Challenge: Repeat only the lines from the line containing "addShells();" through the line containing "# ---- sizes, in millimetres", both included, exactly as they stand.

Available data:
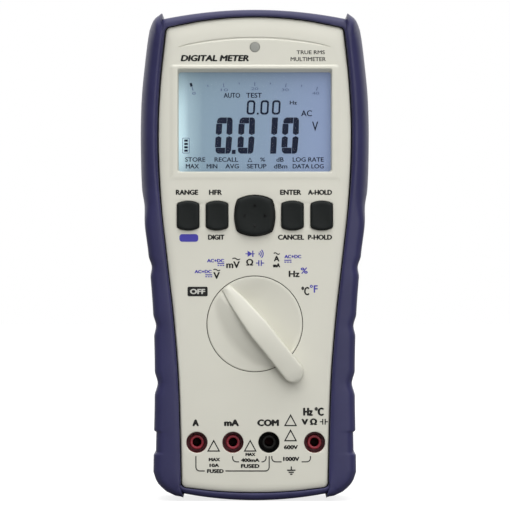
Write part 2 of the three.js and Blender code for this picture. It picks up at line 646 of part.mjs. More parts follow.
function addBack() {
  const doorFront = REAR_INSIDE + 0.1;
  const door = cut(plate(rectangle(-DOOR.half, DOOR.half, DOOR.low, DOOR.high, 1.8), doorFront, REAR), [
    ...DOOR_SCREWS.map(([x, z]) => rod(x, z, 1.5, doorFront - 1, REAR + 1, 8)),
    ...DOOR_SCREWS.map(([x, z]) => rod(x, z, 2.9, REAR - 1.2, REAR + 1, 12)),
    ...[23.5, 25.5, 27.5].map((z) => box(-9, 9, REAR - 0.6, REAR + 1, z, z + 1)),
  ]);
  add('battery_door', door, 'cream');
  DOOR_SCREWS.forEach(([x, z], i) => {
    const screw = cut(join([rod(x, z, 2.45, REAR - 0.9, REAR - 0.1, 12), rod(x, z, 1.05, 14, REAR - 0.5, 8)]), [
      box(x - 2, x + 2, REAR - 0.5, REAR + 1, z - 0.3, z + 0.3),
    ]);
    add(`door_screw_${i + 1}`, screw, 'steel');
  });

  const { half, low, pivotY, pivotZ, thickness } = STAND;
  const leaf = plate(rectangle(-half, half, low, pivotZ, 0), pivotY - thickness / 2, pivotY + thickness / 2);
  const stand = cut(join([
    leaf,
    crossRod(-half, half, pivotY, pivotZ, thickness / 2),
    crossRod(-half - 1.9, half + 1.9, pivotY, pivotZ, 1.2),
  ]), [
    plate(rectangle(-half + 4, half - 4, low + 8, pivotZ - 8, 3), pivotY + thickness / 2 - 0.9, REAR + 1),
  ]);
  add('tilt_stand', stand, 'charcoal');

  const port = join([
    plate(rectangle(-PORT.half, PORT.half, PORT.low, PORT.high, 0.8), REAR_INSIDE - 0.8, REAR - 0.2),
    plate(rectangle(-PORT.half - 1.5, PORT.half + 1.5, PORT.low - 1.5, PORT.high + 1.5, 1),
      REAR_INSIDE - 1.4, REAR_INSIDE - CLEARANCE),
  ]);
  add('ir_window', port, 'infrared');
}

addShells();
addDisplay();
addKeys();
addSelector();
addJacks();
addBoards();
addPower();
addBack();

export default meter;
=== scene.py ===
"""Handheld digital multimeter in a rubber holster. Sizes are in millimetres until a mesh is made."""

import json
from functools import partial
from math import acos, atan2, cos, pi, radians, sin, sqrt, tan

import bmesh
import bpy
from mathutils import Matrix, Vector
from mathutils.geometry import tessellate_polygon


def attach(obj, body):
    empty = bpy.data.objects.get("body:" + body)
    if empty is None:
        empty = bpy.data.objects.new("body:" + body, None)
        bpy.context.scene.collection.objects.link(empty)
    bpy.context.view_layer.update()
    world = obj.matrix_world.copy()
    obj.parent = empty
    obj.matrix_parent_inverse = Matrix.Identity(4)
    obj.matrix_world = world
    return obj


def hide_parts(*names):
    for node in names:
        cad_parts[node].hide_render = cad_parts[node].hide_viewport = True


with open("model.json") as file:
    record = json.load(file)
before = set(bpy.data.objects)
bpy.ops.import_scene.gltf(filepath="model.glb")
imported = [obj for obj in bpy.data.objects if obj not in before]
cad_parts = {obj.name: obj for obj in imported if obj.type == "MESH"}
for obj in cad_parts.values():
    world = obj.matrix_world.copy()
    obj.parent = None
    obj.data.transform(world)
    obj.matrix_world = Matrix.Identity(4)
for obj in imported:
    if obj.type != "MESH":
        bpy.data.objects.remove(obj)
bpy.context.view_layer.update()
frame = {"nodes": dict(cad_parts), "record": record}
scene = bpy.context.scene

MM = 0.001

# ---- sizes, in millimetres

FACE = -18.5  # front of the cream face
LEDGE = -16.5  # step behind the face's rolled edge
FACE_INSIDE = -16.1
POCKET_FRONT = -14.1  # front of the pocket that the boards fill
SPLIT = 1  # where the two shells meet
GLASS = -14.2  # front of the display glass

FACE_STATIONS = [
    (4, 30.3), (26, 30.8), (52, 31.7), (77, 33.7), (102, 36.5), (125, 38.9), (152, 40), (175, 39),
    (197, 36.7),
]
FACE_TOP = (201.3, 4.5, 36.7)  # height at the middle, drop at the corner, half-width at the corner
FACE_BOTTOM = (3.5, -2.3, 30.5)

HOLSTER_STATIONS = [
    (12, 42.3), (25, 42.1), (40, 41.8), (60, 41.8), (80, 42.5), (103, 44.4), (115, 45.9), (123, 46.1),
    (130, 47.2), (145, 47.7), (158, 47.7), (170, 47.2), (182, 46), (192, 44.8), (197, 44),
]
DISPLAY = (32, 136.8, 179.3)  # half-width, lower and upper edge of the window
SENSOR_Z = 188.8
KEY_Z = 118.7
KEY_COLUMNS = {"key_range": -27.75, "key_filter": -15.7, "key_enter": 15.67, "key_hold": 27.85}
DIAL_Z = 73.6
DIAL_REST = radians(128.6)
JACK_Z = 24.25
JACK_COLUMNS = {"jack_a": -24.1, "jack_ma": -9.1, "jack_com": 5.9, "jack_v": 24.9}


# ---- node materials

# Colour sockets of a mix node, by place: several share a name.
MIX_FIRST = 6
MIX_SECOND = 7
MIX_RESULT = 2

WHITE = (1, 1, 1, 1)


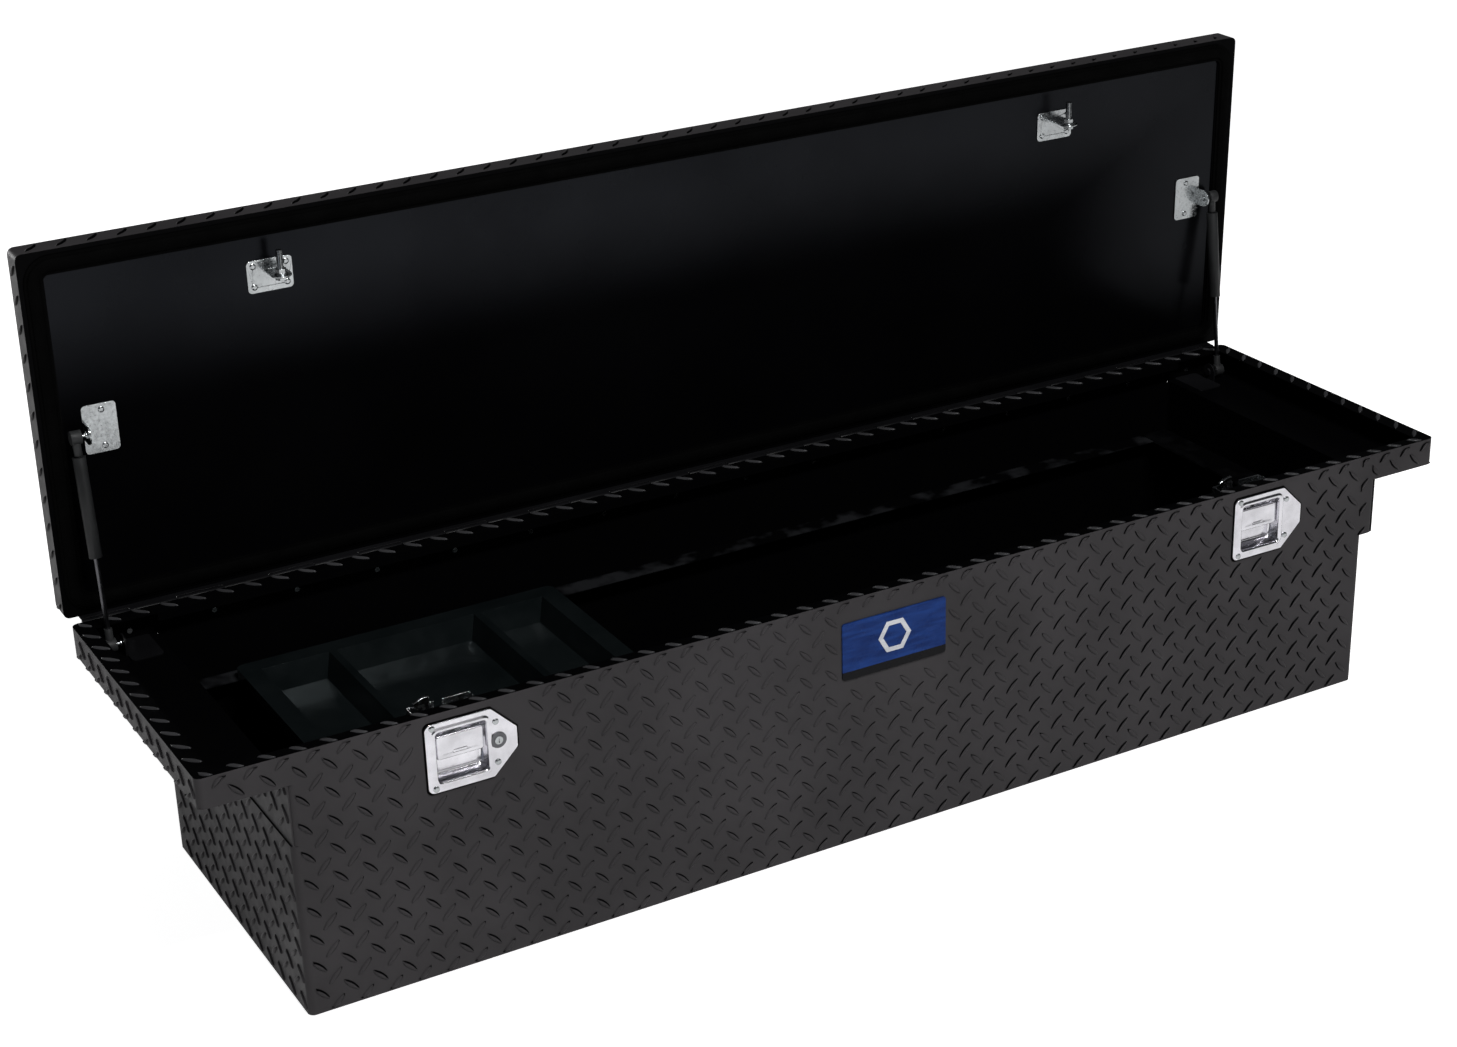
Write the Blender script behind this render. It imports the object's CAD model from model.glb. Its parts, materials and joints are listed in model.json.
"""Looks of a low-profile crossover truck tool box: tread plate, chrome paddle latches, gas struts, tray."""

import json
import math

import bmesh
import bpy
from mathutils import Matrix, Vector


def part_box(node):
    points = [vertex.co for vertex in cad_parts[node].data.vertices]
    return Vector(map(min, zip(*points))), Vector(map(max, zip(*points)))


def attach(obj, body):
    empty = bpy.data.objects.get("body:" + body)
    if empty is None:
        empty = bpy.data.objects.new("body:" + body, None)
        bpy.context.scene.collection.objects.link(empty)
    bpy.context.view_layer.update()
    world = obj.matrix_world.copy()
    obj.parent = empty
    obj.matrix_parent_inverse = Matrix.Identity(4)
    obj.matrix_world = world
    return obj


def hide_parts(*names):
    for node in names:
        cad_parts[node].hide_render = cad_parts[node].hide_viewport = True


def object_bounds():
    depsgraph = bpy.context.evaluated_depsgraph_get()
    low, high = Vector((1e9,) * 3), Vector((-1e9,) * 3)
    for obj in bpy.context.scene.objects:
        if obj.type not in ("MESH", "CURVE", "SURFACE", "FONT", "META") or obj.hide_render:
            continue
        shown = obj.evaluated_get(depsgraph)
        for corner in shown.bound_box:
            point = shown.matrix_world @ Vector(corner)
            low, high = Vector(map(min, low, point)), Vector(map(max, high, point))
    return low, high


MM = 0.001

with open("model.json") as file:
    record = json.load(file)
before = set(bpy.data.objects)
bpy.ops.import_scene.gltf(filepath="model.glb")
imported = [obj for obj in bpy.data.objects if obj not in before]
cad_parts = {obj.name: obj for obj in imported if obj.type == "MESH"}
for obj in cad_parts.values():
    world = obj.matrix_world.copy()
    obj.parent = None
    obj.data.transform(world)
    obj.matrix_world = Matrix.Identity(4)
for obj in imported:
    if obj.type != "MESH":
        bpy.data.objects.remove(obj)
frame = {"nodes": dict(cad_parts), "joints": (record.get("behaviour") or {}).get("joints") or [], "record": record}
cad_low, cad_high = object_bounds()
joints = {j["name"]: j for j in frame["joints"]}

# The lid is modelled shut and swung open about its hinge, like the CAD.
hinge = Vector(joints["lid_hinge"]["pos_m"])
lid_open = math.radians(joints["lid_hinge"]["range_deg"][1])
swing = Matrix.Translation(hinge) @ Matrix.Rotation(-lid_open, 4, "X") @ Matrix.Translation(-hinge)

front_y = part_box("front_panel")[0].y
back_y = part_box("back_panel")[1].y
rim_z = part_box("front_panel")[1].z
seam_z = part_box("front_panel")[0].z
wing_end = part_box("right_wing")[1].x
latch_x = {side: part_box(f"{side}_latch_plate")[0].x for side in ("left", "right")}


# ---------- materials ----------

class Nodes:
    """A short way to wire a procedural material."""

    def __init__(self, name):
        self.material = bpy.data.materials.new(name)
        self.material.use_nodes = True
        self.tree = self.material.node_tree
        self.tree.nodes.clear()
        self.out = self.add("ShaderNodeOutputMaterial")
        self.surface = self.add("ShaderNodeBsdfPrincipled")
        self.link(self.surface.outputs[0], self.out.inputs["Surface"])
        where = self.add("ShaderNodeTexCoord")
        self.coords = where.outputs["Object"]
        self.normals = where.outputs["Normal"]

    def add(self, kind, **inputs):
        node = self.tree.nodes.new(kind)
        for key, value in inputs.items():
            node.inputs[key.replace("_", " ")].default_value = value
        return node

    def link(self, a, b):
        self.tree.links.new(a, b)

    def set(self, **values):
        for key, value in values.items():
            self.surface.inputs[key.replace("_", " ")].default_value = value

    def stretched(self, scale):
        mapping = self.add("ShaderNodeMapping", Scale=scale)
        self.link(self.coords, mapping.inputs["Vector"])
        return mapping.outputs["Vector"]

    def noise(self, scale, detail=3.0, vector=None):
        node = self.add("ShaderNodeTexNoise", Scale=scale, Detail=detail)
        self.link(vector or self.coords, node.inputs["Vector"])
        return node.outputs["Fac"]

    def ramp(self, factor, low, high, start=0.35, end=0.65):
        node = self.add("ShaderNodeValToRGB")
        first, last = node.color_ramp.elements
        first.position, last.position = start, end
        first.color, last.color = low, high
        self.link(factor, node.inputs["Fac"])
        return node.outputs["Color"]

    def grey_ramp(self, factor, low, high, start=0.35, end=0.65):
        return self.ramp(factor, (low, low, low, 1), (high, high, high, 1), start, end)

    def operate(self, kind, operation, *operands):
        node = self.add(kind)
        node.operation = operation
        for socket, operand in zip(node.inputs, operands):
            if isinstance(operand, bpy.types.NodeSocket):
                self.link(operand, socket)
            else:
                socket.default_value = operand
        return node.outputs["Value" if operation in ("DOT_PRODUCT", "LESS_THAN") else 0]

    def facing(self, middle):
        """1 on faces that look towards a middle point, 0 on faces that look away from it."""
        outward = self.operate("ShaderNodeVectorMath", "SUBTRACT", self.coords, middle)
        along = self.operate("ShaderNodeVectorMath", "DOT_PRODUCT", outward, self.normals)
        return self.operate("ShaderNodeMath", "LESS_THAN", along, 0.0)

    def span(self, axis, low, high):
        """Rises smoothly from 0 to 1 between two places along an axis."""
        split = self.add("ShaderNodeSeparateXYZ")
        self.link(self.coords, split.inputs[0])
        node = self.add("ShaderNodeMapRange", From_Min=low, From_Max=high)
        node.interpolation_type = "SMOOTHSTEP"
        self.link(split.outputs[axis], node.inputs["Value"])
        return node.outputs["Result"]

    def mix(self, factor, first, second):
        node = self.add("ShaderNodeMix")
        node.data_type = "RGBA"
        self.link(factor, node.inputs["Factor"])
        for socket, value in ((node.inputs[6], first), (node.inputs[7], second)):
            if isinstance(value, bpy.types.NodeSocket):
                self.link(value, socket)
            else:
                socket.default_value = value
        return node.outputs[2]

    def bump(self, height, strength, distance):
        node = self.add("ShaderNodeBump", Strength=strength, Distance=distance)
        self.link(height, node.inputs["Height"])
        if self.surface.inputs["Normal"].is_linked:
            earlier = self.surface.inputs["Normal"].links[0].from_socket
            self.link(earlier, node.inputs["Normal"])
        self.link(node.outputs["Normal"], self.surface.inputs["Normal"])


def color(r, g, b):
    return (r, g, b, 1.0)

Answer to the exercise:
addShells();
addDisplay();
addKeys();
addSelector();
addJacks();
addBoards();
addPower();
addBack();

export default meter;
=== scene.py ===
"""Handheld digital multimeter in a rubber holster. Sizes are in millimetres until a mesh is made."""

import json
from functools import partial
from math import acos, atan2, cos, pi, radians, sin, sqrt, tan

import bmesh
import bpy
from mathutils import Matrix, Vector
from mathutils.geometry import tessellate_polygon


def attach(obj, body):
    empty = bpy.data.objects.get("body:" + body)
    if empty is None:
        empty = bpy.data.objects.new("body:" + body, None)
        bpy.context.scene.collection.objects.link(empty)
    bpy.context.view_layer.update()
    world = obj.matrix_world.copy()
    obj.parent = empty
    obj.matrix_parent_inverse = Matrix.Identity(4)
    obj.matrix_world = world
    return obj


def hide_parts(*names):
    for node in names:
        cad_parts[node].hide_render = cad_parts[node].hide_viewport = True


with open("model.json") as file:
    record = json.load(file)
before = set(bpy.data.objects)
bpy.ops.import_scene.gltf(filepath="model.glb")
imported = [obj for obj in bpy.data.objects if obj not in before]
cad_parts = {obj.name: obj for obj in imported if obj.type == "MESH"}
for obj in cad_parts.values():
    world = obj.matrix_world.copy()
    obj.parent = None
    obj.data.transform(world)
    obj.matrix_world = Matrix.Identity(4)
for obj in imported:
    if obj.type != "MESH":
        bpy.data.objects.remove(obj)
bpy.context.view_layer.update()
frame = {"nodes": dict(cad_parts), "record": record}
scene = bpy.context.scene

MM = 0.001

# ---- sizes, in millimetres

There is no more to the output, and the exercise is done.